• **Exercise requirements**: Write out all the material exactly. Leave nothing out.

### Information supplied

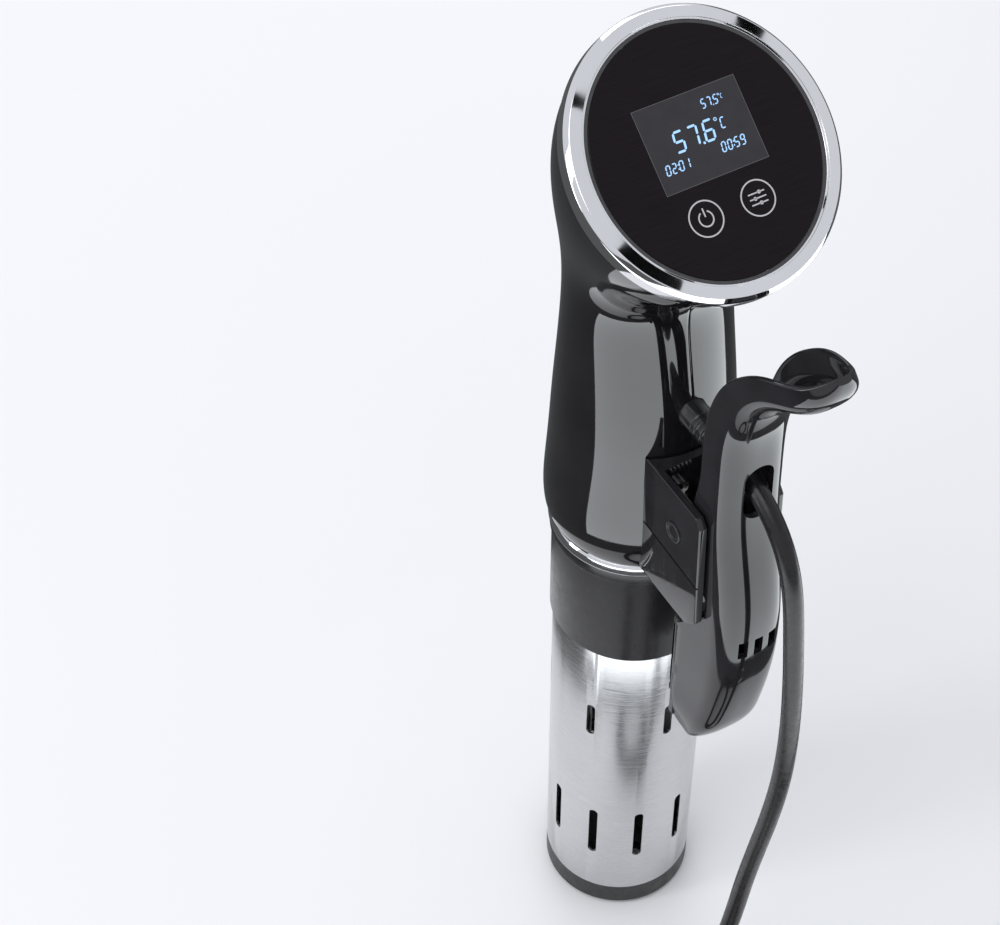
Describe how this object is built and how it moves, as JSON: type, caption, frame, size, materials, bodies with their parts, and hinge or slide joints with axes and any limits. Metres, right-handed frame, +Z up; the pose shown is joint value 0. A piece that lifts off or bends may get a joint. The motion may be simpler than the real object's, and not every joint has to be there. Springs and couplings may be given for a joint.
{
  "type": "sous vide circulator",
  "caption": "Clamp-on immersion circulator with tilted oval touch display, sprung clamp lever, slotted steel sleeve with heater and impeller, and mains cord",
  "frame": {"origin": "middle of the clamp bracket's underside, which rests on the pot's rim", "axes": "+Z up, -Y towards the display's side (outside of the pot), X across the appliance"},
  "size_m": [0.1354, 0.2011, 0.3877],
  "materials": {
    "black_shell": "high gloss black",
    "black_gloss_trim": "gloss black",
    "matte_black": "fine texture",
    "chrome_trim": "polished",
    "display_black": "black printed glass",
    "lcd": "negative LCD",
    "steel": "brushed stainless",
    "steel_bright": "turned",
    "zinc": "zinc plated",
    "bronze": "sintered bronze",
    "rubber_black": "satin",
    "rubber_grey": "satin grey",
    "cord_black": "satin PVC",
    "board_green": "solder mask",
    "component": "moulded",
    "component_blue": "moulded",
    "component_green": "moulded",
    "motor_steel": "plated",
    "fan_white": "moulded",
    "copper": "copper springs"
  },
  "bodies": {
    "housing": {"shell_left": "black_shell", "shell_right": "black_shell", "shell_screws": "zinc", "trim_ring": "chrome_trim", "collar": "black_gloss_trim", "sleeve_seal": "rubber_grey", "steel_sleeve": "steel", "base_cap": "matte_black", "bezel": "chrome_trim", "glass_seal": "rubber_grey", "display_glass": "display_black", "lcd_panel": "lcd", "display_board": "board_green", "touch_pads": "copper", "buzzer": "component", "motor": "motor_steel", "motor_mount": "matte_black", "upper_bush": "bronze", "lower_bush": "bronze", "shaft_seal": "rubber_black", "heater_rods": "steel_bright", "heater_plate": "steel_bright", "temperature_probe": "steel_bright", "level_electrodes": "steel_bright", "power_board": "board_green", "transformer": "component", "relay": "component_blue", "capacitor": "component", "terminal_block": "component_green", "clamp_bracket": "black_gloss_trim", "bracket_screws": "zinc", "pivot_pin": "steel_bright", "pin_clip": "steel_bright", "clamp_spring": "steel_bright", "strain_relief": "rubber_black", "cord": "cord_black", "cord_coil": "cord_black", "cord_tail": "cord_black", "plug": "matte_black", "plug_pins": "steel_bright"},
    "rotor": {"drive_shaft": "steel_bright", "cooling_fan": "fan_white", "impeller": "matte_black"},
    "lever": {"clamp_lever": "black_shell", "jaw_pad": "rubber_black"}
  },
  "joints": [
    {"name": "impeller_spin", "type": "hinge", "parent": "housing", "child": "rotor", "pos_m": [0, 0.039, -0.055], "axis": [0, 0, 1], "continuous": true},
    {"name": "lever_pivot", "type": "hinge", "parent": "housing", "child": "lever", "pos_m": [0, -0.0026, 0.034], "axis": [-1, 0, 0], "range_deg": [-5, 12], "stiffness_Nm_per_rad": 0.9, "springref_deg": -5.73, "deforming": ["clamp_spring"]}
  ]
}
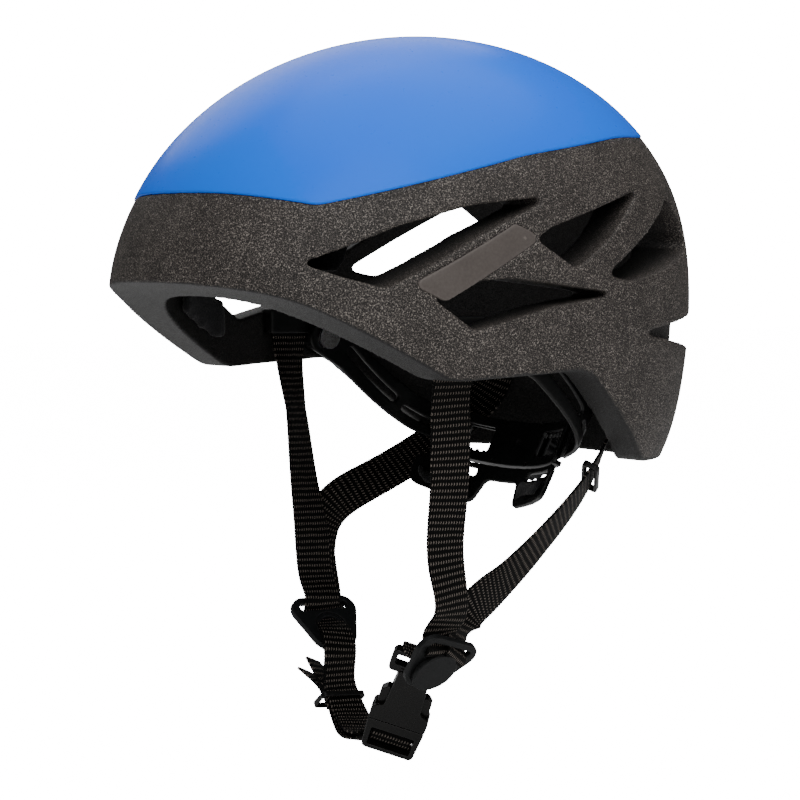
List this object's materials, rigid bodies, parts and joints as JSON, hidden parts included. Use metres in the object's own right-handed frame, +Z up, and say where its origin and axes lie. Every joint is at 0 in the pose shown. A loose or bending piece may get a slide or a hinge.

######

• **Written response**:
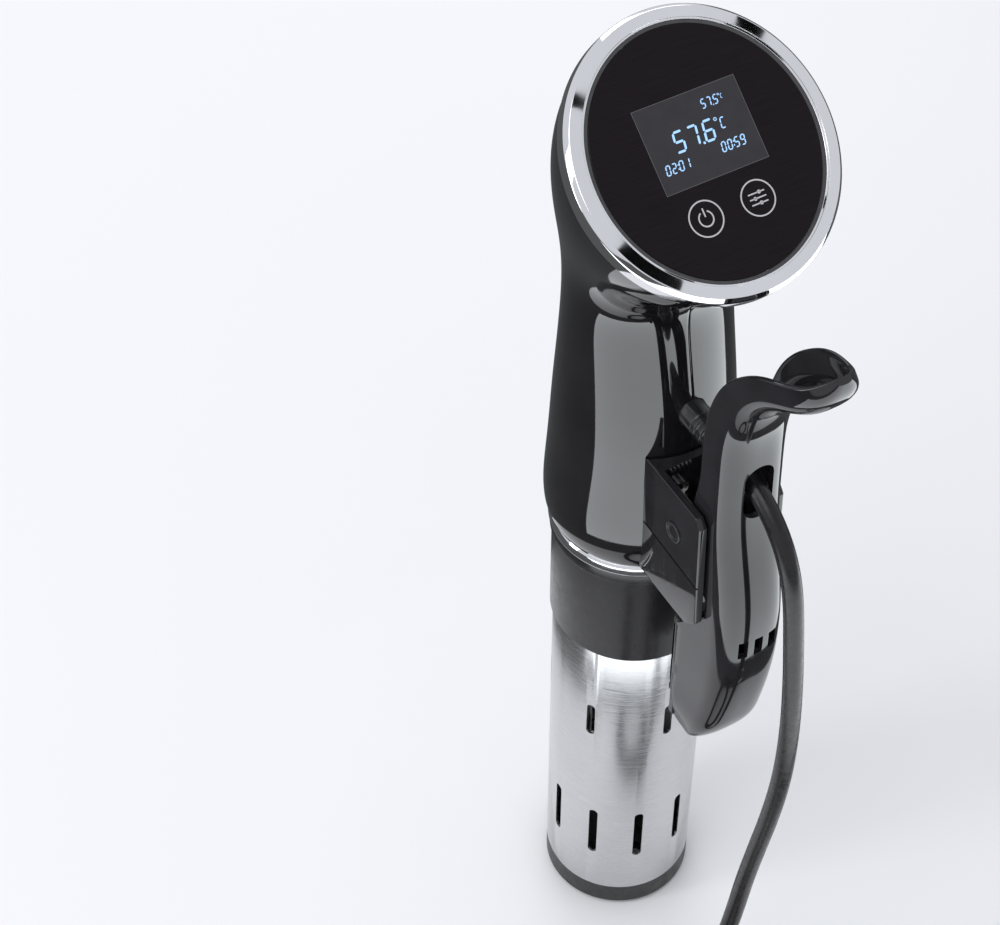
Describe how this object is built and how it moves, as JSON: type, caption, frame, size, materials, bodies with their parts, and hinge or slide joints with axes and any limits. Metres, right-handed frame, +Z up; the pose shown is joint value 0. A piece that lifts off or bends may get a joint. The motion may be simpler than the real object's, and not every joint has to be there. Springs and couplings may be given for a joint.
{
  "type": "sous vide circulator",
  "caption": "Clamp-on immersion circulator with tilted oval touch display, sprung clamp lever, slotted steel sleeve with heater and impeller, and mains cord",
  "frame": {"origin": "middle of the clamp bracket's underside, which rests on the pot's rim", "axes": "+Z up, -Y towards the display's side (outside of the pot), X across the appliance"},
  "size_m": [0.1354, 0.2011, 0.3877],
  "materials": {
    "black_shell": "high gloss black",
    "black_gloss_trim": "gloss black",
    "matte_black": "fine texture",
    "chrome_trim": "polished",
    "display_black": "black printed glass",
    "lcd": "negative LCD",
    "steel": "brushed stainless",
    "steel_bright": "turned",
    "zinc": "zinc plated",
    "bronze": "sintered bronze",
    "rubber_black": "satin",
    "rubber_grey": "satin grey",
    "cord_black": "satin PVC",
    "board_green": "solder mask",
    "component": "moulded",
    "component_blue": "moulded",
    "component_green": "moulded",
    "motor_steel": "plated",
    "fan_white": "moulded",
    "copper": "copper springs"
  },
  "bodies": {
    "housing": {"shell_left": "black_shell", "shell_right": "black_shell", "shell_screws": "zinc", "trim_ring": "chrome_trim", "collar": "black_gloss_trim", "sleeve_seal": "rubber_grey", "steel_sleeve": "steel", "base_cap": "matte_black", "bezel": "chrome_trim", "glass_seal": "rubber_grey", "display_glass": "display_black", "lcd_panel": "lcd", "display_board": "board_green", "touch_pads": "copper", "buzzer": "component", "motor": "motor_steel", "motor_mount": "matte_black", "upper_bush": "bronze", "lower_bush": "bronze", "shaft_seal": "rubber_black", "heater_rods": "steel_bright", "heater_plate": "steel_bright", "temperature_probe": "steel_bright", "level_electrodes": "steel_bright", "power_board": "board_green", "transformer": "component", "relay": "component_blue", "capacitor": "component", "terminal_block": "component_green", "clamp_bracket": "black_gloss_trim", "bracket_screws": "zinc", "pivot_pin": "steel_bright", "pin_clip": "steel_bright", "clamp_spring": "steel_bright", "strain_relief": "rubber_black", "cord": "cord_black", "cord_coil": "cord_black", "cord_tail": "cord_black", "plug": "matte_black", "plug_pins": "steel_bright"},
    "rotor": {"drive_shaft": "steel_bright", "cooling_fan": "fan_white", "impeller": "matte_black"},
    "lever": {"clamp_lever": "black_shell", "jaw_pad": "rubber_black"}
  },
  "joints": [
    {"name": "impeller_spin", "type": "hinge", "parent": "housing", "child": "rotor", "pos_m": [0, 0.039, -0.055], "axis": [0, 0, 1], "continuous": true},
    {"name": "lever_pivot", "type": "hinge", "parent": "housing", "child": "lever", "pos_m": [0, -0.0026, 0.034], "axis": [-1, 0, 0], "range_deg": [-5, 12], "stiffness_Nm_per_rad": 0.9, "springref_deg": -5.73, "deforming": ["clamp_spring"]}
  ]
}
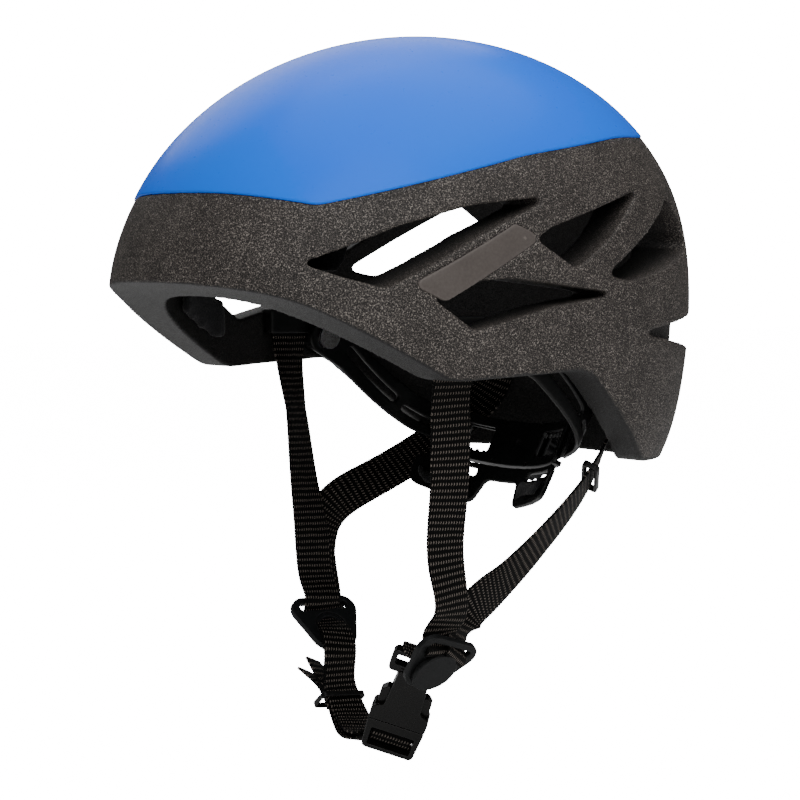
List this object's materials, rigid bodies, parts and joints as JSON, hidden parts included. Use metres in the object's own right-handed frame, +Z up, and say where its origin and axes lie. Every joint is at 0 in the pose shown. A loose or bending piece may get a slide or a hinge.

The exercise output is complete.